As an Eisenberg fellow, Bethany Donovan will be drafting the initial chapters of her dissertation on fraudulent goods and false objects in late-medieval London. She will be specifically working on chapters dealing with craft guild regulations and the contentious boundary between the categories of “old” and “new.” 

  • Bryan Goh
    PhD Student, History, University of Michigan

During his fellowship, Bryan Goh hopes to develop his graduate seminar paper into a publishable product. He hopes to explore concepts regarding perceptions, projections, and propagations of Christianity from the missionary’s perspective, and understand how racialized imaginaries affected the proselytization process in Southeast Asia.

During the fellowship period, Sikandar Kumar will finish writing the last chapter of his dissertation which examines the vernacularisation of communist and socialist politics in north India in the early twentieth century. He will then proceed to rework the earlier chapters of his dissertation. 

During the fellowship period, Catherine Schenck plans to continue her dissertation work.
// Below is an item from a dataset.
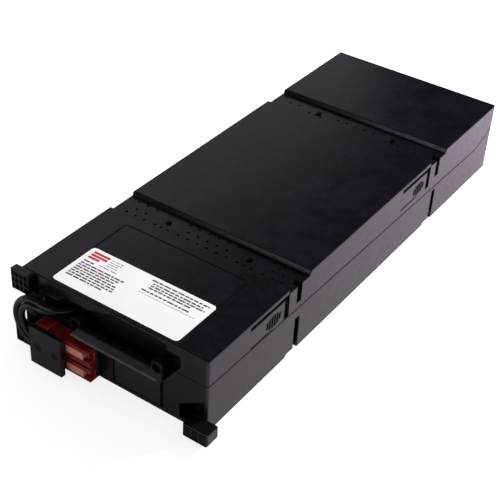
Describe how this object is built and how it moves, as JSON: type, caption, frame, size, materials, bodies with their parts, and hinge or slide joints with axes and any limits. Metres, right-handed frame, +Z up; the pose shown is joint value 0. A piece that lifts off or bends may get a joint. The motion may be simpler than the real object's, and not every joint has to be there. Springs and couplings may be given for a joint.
{
  "type": "ups battery cartridge",
  "caption": "Long low black plastic battery cartridge with stepped troughs across the top, a front grip bar and a looped lead to a red power connector.",
  "frame": {"origin": "middle of the case's flat underside", "axes": "+Z up, -Y the front with the handle and the connector, +X to the right seen from the front"},
  "size_m": [0.2307, 0.587, 0.0852],
  "materials": {
    "case": "satin moulded plastic, near black",
    "inner_plastic": "matte black plastic",
    "grommet_rubber": "matte",
    "handle": "satin moulded plastic",
    "screw_steel": "black zinc plated",
    "label": "white printed film with grey and red fields",
    "lug": "matte black plastic",
    "bracket": "satin black plastic",
    "connector_red": "semi-gloss red housing plastic",
    "carrier": "pale pink plastic",
    "contact": "silver plated copper",
    "lead": "black cable sheath",
    "jumper": "black wire insulation",
    "socket": "translucent nylon",
    "battery": "dark grey battery case",
    "foam": "closed-cell foam"
  },
  "bodies": {
    "root": {"battery_terminals": "contact", "bottom_tray": "case", "connector_bracket": "bracket", "connector_contact_carriers": "carrier", "connector_contacts": "contact", "connector_cover_plate": "bracket", "connector_hood": "connector_red", "connector_housing": "connector_red", "cover_plate_screws": "screw_steel", "cover_screws": "screw_steel", "cross_jumper": "jumper", "foam_strip_1": "foam", "foam_strip_2": "foam", "foam_strip_3": "foam", "foam_strip_4": "foam", "front_bulkhead": "inner_plastic", "handle": "handle", "handle_screws": "screw_steel", "inner_lead": "lead", "jumper_sockets": "socket", "label": "label", "lead_grommet": "grommet_rubber", "left_battery_1": "battery", "left_battery_2": "battery", "left_battery_3": "battery", "left_battery_4": "battery", "left_jumper_1": "jumper", "left_jumper_2": "jumper", "left_jumper_3": "jumper", "lower_left_lug": "lug", "lower_right_lug": "lug", "outer_lead": "lead", "right_battery_1": "battery", "right_battery_2": "battery", "right_battery_3": "battery", "right_battery_4": "battery", "right_jumper_1": "jumper", "right_jumper_2": "jumper", "right_jumper_3": "jumper", "top_cover": "case", "upper_left_lug": "lug"}
  },
  "joints": []
}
She will draft chapters on the specific rituals associated with curing lovesickness and how ritual authority is constructed and wielded.

2022-23 Graduate Student Liaison

  • Robert Diaz
    PhD Student, History, University of Michigan

Framing his research around a selection of over 100 essays written by Filipino/a youths between 1901 and 1905, Robert Diaz will explore the early years of the American colonial project, when these youths witnessed the violent transformation from Spanish rule to American rule, and Filipino nationalist struggles for independence.